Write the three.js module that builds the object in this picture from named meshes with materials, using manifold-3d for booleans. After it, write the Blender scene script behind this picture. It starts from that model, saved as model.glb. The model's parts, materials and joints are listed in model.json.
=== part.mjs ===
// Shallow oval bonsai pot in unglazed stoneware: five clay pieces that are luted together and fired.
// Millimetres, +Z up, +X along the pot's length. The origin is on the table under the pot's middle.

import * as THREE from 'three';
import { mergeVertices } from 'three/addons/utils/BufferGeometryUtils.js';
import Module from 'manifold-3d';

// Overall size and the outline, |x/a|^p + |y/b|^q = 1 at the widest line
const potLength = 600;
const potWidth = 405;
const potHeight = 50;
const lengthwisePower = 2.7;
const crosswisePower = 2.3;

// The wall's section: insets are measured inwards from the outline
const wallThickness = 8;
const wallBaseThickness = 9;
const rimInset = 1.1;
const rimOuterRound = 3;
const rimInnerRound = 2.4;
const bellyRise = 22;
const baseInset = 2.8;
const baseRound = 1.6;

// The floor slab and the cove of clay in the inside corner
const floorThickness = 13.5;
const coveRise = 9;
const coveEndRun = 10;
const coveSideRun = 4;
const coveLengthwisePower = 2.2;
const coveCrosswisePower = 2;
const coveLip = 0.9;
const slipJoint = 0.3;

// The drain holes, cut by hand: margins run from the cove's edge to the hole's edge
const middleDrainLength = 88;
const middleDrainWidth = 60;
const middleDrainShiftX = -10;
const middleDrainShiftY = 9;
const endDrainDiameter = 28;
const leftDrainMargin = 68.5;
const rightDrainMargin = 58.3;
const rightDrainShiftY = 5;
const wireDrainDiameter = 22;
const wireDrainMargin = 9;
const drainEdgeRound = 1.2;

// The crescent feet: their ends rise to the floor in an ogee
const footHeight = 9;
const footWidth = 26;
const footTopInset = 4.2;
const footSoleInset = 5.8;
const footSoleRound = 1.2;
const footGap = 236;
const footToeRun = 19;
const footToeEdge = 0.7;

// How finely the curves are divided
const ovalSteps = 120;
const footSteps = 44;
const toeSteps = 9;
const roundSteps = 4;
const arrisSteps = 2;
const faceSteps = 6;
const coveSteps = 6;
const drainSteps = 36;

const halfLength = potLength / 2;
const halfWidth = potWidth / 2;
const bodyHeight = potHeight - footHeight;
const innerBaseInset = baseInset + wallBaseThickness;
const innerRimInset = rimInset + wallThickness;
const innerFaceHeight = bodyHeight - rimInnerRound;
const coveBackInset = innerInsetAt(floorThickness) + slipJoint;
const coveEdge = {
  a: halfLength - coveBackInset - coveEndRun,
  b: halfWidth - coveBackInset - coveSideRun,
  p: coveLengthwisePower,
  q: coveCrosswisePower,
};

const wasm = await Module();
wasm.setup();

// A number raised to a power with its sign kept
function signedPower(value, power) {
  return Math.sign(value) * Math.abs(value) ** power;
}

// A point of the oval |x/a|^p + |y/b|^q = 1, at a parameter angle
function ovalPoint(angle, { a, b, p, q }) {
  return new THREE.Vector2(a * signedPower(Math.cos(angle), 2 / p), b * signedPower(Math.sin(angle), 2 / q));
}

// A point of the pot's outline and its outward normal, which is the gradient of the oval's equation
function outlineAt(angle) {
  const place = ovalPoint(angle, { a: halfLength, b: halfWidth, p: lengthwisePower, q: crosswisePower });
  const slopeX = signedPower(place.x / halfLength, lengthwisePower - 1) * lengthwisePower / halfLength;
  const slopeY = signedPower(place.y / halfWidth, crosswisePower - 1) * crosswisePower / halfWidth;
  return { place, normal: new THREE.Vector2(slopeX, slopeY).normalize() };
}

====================

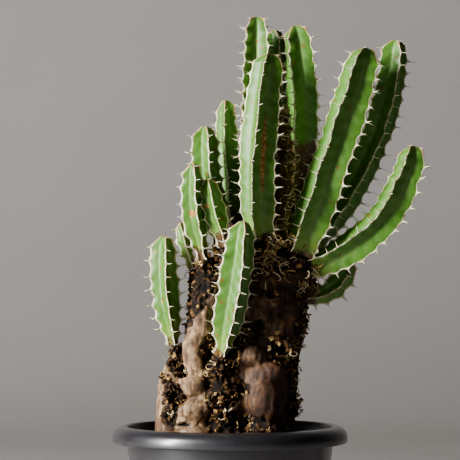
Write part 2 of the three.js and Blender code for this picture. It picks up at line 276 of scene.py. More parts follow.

====================

### Given problem
Please print exactly, and only, the lines from the line with "Write the three.js" to the line with "const footToeEdge = 0.7;", both included.

### Worked answer
Write the three.js module that builds the object in this picture from named meshes with materials, using manifold-3d for booleans. After it, write the Blender scene script behind this picture. It starts from that model, saved as model.glb. The model's parts, materials and joints are listed in model.json.
=== part.mjs ===
// Shallow oval bonsai pot in unglazed stoneware: five clay pieces that are luted together and fired.
// Millimetres, +Z up, +X along the pot's length. The origin is on the table under the pot's middle.

import * as THREE from 'three';
import { mergeVertices } from 'three/addons/utils/BufferGeometryUtils.js';
import Module from 'manifold-3d';

// Overall size and the outline, |x/a|^p + |y/b|^q = 1 at the widest line
const potLength = 600;
const potWidth = 405;
const potHeight = 50;
const lengthwisePower = 2.7;
const crosswisePower = 2.3;

// The wall's section: insets are measured inwards from the outline
const wallThickness = 8;
const wallBaseThickness = 9;
const rimInset = 1.1;
const rimOuterRound = 3;
const rimInnerRound = 2.4;
const bellyRise = 22;
const baseInset = 2.8;
const baseRound = 1.6;

// The floor slab and the cove of clay in the inside corner
const floorThickness = 13.5;
const coveRise = 9;
const coveEndRun = 10;
const coveSideRun = 4;
const coveLengthwisePower = 2.2;
const coveCrosswisePower = 2;
const coveLip = 0.9;
const slipJoint = 0.3;

// The drain holes, cut by hand: margins run from the cove's edge to the hole's edge
const middleDrainLength = 88;
const middleDrainWidth = 60;
const middleDrainShiftX = -10;
const middleDrainShiftY = 9;
const endDrainDiameter = 28;
const leftDrainMargin = 68.5;
const rightDrainMargin = 58.3;
const rightDrainShiftY = 5;
const wireDrainDiameter = 22;
const wireDrainMargin = 9;
const drainEdgeRound = 1.2;

// The crescent feet: their ends rise to the floor in an ogee
const footHeight = 9;
const footWidth = 26;
const footTopInset = 4.2;
const footSoleInset = 5.8;
const footSoleRound = 1.2;
const footGap = 236;
const footToeRun = 19;
const footToeEdge = 0.7;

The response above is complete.